# WHAT NEEDS TO BE DONE
Filter the listing below, copying every line in which the word "model" appears.

(Entries from a dataset)
▬▬▬
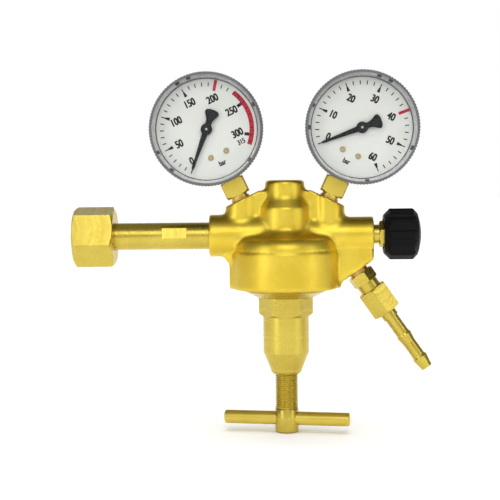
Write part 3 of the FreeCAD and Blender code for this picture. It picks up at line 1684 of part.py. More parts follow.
    def link(self, tail_across, tail_up):
        """The link from the sector's arm to the tube's lug, with a pin at each end."""
        tip_across = size.tube_radius * cosine(size.tube_end)
        tip_up = -(size.tube_radius * sine(size.tube_end))
        run = Vector(number(tip_across - tail_across), number(tip_up - tail_up), 0)
        strap = place(block(self.title("strap"), (run.Length, size.link_half * 2, size.link_thick)),
                      (0, -size.link_half, 0))
        solids = [strap]
        pin_low = size.sector_back - size.link_pin_over - size.link_back
        for name, along in (("near", 0), ("far", run.Length)):
            solids.append(rod(self.title("link_eye_" + name), size.link_half, size.link_thick,
                              (along, 0, 0)))
            solids.append(rod(self.title("link_pin_" + name), size.link_pin_radius,
                              -pin_low, (along, 0, pin_low)))
        link = fuse(self.title("link_blank"), *solids)
        turn = math.degrees(math.atan2(run.y, run.x))
        place(link, (tail_across, tail_up, size.link_back), Rotation(UP, turn))
        self.add("link", grouped(self.title("pinned_link"), link))

    def pointer(self):
        """The black pointer on its hub, at zero."""
        low = size.pointer_back
        half = size.pointer_half
        tip = size.pointer_tip_half
        neck = size.pointer_neck
        neck_half = half * size.pointer_neck_share
        taper_end = neck + size.pointer_taper_long
        fan = size.pointer_tail_half
        blade = plate(self.title("blade"), [
            (-half, 0),
            (-fan, -size.pointer_tail_long, -size.pointer_tail_long),
            (fan, -size.pointer_tail_long),
            (half, 0),
            (neck_half, neck),
            (tip, taper_end),
            (tip, size.pointer_long),
            (-tip, size.pointer_long),
            (-tip, taper_end),
            (-neck_half, neck),
        ], size.pointer_thick)
        place(blade, (0, 0, low))
        hub = rod(self.title("pointer_hub"), size.pointer_hub_radius,
                  low + size.pointer_thick - size.pointer_hub_back + size.pointer_hub_step,
                  (0, 0, size.pointer_hub_back))
        hole = rod(self.title("pointer_hole"), size.arbor_radius, size.window_front, (0, 0, 0))
        pointer = cut(self.title("bored_pointer"),
                      fuse(self.title("pointer_blank"), blade, hub), hole)
        place(pointer, (0, 0, 0), Rotation(UP, size.pointer_zero.value))
        self.add("pointer", grouped(self.title("set_pointer"), pointer))

    def make(self):
        """All of this gauge's pieces."""
        self.socket()
        self.housing()
        self.dial()
        self.tube()
        self.frame()
        self.gears()
        self.pointer()


def write_pieces():
    """Stops on a failed object or a bad shape, then writes every piece's file."""
    for obj in doc.Objects:
        if "Invalid" in obj.State or "Error" in obj.State:
            raise RuntimeError("failed: %s %s" % (obj.Name, obj.State))
    for label, obj in NODES:
        shape = obj.Shape
        if shape.isNull() or not shape.isValid() or not shape.Solids:
            raise RuntimeError("bad shape: " + label)
    for label, obj in NODES:
        obj.Shape.exportStep("parts/%s.step" % label)


make_inlet()
make_forging()
diaphragm_flat, plate_low = make_diaphragm()
make_capsule(diaphragm_flat)
make_bonnet()
screw_top = make_spring(plate_low)
make_screw(screw_top)
make_gland()
make_stem()
make_knob()
make_adapter()
make_tail()
Gauge("inlet", -1).make()
Gauge("outlet", 1).make()
doc.recompute()
write_pieces()
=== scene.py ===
import json
import math

import bmesh
import bpy
import numpy as np
from mathutils import Matrix, Vector


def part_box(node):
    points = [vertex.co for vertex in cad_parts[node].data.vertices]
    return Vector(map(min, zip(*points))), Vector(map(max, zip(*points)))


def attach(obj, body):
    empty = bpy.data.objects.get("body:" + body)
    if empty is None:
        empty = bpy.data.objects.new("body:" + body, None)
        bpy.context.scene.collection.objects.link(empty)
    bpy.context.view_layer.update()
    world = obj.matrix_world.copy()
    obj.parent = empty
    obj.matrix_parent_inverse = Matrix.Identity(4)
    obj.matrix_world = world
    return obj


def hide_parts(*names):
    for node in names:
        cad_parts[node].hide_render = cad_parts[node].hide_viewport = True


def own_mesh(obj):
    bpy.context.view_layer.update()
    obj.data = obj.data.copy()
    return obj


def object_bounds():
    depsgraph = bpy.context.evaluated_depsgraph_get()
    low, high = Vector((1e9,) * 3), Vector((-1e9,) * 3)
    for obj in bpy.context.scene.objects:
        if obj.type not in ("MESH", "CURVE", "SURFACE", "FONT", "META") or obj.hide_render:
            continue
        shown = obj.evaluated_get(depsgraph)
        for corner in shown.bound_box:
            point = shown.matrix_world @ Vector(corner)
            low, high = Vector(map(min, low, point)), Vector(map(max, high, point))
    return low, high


# A nitrogen regulator: brass forging, two gauges, bonnet with tee screw, valve
# and hose tail. Metres, +Z up, the dials face -Y. Lengths are written in
# millimetres and multiplied by MM.

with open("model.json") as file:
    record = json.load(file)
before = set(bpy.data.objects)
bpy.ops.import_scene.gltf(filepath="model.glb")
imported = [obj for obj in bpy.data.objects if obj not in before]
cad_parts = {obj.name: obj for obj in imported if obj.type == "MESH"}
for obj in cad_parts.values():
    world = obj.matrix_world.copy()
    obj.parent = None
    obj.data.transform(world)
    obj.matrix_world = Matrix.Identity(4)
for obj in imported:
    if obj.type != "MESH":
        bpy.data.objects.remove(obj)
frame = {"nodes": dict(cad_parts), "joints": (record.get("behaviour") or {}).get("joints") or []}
cad_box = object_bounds()

MM = 0.001
CAD = frame["nodes"]
JOINTS = {joint["name"]: joint for joint in frame["joints"]}
MAIN_X = JOINTS["adjusting_screw_turn"]["pos_m"][0]
NAMES = ("inlet", "outlet")


# Camera, floor and light

CAMERA_FAR = 750 * MM
CAMERA_AZIMUTH = 1.5
CAMERA_RISE = 3.5
CAMERA_ROLL = -0.65
CAMERA_AIM = Vector((89.9 * MM, 0.0, -8.8 * MM))
PICTURE_WIDE = 298.8 * MM
SENSOR = 36.0
CLIP_NEAR = 0.01
CLIP_FAR = 50.0
FLOOR_GAP = 0.4 * MM
FLOOR_HALF = 6.0
FLOOR_WHITE = 0.96

# The world's brightness follows its direction: how far behind, how low and how far in front.
WORLD_BEHIND = (0.55, 0.93)
WORLD_LOW = (0.30, 0.62)
WORLD_FRONT = (-0.95, -0.2)
WORLD_BASE = 0.26
WORLD_BEHIND_GAIN = 0.74
WORLD_FRONT_GAIN = 0.36

# Each soft box: its name, place in metres, width, height and watts.
LAMPS = (
    ("key", (0.18, -1.1, 0.75), 0.9, 0.6, 4.2),
    ("left_strip", (-0.75, -0.75, 0.15), 0.25, 1.2, 2.8),
    ("right_strip", (1.05, -0.55, 0.15), 0.25, 1.2, 1.7),
)
CEILING_LEVEL = 2.55
CEILING_SPREAD = 70.0

EDGE_ROUND = 0.3
EDGE_SAMPLES = 6


def put(obj):
    """Links a new object to the scene and returns it."""
    bpy.context.scene.collection.objects.link(obj)
    return obj


def make_camera():
    """The camera at the photograph's angle, rolled as the photograph is."""
    data = bpy.data.cameras.new("camera")
    data.sensor_width = SENSOR
    data.lens = SENSOR * CAMERA_FAR / PICTURE_WIDE
    data.clip_start = CLIP_NEAR
    data.clip_end = CLIP_FAR
    camera = put(bpy.data.objects.new("camera", data))
    azimuth = math.radians(CAMERA_AZIMUTH)
    rise = math.radians(CAMERA_RISE)
    away = Vector((math.sin(azimuth) * math.cos(rise),
                   -math.cos(azimuth) * math.cos(rise), math.sin(rise)))
    camera.location = CAMERA_AIM + away * CAMERA_FAR
    look = (-away).to_track_quat("-Z", "Y")
    roll = Matrix.Rotation(math.radians(CAMERA_ROLL), 3, "Z").to_quaternion()
    camera.rotation_mode = "QUATERNION"
    camera.rotation_quaternion = look @ roll
    bpy.context.scene.camera = camera


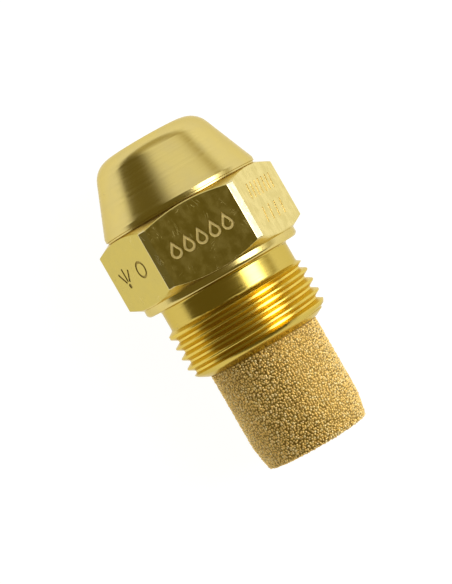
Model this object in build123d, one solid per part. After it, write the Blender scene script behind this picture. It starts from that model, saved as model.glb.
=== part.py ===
from build123d import *
import os
from math import cos, hypot, radians, sin, sqrt, tan

# Pressure-atomising oil burner nozzle with a sintered filter, in millimetres.
# Frame: X is the nozzle's axis and +X is the way the oil sprays. The origin is on the axis, in the
# plane of the shoulder behind the wrench hexagon. The nozzle lies on a flat of its hexagon, +Z up.
# An outline is a list of corners (x, radius) or (x, radius, rounding) that is turned about X.

CUT_PAST = 1.0  # how far a cutter runs past the face that it opens
RUN_IN = 0.5  # how far a joined solid runs into its neighbour

# Wrench hexagon, between the shoulder collar and the nose cone
ACROSS_FLATS = 16.0
HEX_CORNER_CHAMFER = 0.4  # cut off each side of a corner, all along the hexagon
HEX_EDGE_ROUNDING = 0.1
HEX_REAR_X = 0.75
HEX_FRONT_X = 7.7
REAR_CHAMFER_X = 1.55  # where the rear chamfer meets the corners
FRONT_CHAMFER_X = 6.9  # where the front chamfer meets the corners
CHAMFER_REAR_RADIUS = 7.85
CHAMFER_FRONT_RADIUS = 7.74
HEX_CORNER_RADIUS = ACROSS_FLATS / 2 / cos(radians(30))

# Nose cone
NOSE_X = 14.55
NOSE_BASE_X = 8.25
NOSE_BASE_RADIUS = 7.8
NOSE_HALF_ANGLE = 22.2
NOSE_ROUNDING = 2.3
NOSE_BAND_ROUNDING = 0.15
NOSE_GROOVE_RADIUS = 7.66
NOSE_GROOVE_WIDTH = 0.18
NOSE_LIP = 0.04
NOSE_LIP_ROUNDING = 0.03
SPRAY_MOUTH_RADIUS = 3.0
SPRAY_THROAT_RADIUS = 1.9

# Shoulder collar and neck
COLLAR_RADIUS = 7.9
COLLAR_ROUNDING = 0.4
NECK_RADIUS = 6.57
NECK_LENGTH = 2.05
NECK_ROUNDING = 0.25

# Outer thread, 9/16-24 UNEF, and the rounded sealing seat behind it
THREAD_PITCH = 25.4 / 24
THREAD_CREST_RADIUS = 7.1
THREAD_ROOT_RADIUS = 6.5
THREAD_ROOT_FLAT = 0.2
THREAD_CREST_FLAT = 0.1
THREAD_CREST_EDGE = 0.07
THREAD_OVERCUT = 0.04
THREAD_START_LENGTH = 0.35
SEAT_CORNER_X = -6.63
SEAT_ROUNDING = 1.3
SEAT_END_X = -7.35
SEAT_END_RADIUS = 5.75
SEAT_END_ROUNDING = 0.1
RUNOUT_X = -2.66  # where the thread's groove starts to run out, on the -Y side
RUNOUT_ANGLE = 46.0

# Inner thread, M8 x 1, which holds the lock screw and the filter stem
SCREW_PITCH = 1.0
SCREW_CREST_RADIUS = 3.97
SCREW_ROOT_RADIUS = 3.42
SCREW_CREST_FLAT = 0.12
SCREW_ROOT_FLAT = 0.2
SCREW_OVERCUT = 0.08
SCREW_CLEARANCE = 0.06
SCREW_END_CHAMFER = 0.5
MINOR_CLEARANCE = 0.2
MINOR_OVERCUT = 0.1
LEAD_IN_CLEARANCE = 0.25
INNER_THREAD_END_X = 5.45
INNER_GROOVE_X = 5.95  # where the thread's groove starts, in the relief
RELIEF_RADIUS = 4.15
RELIEF_END_X = 6.45
CHAMBER_RADIUS = 3.55

# Orifice disc, in a pocket behind the nose's mouth
DISC_RADIUS = 3.4
DISC_FRONT_X = 13.15
DISC_REAR_X = 10.35
DISC_EDGE_ROUNDING = 0.1
DISC_LEAD_IN = 0.2
DISC_CONE_RADIUS = 2.4
ORIFICE_RADIUS = 0.15
ORIFICE_START_X = 12.45
ORIFICE_END_X = 12.85
EXIT_RADIUS = 0.6
SWIRL_CHAMBER_RADIUS = 0.5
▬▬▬
# SOLUTION TO THE PROBLEM
with open("model.json") as file:
bpy.ops.import_scene.gltf(filepath="model.glb")
Model this object in build123d, one solid per part. After it, write the Blender scene script behind this picture. It starts from that model, saved as model.glb.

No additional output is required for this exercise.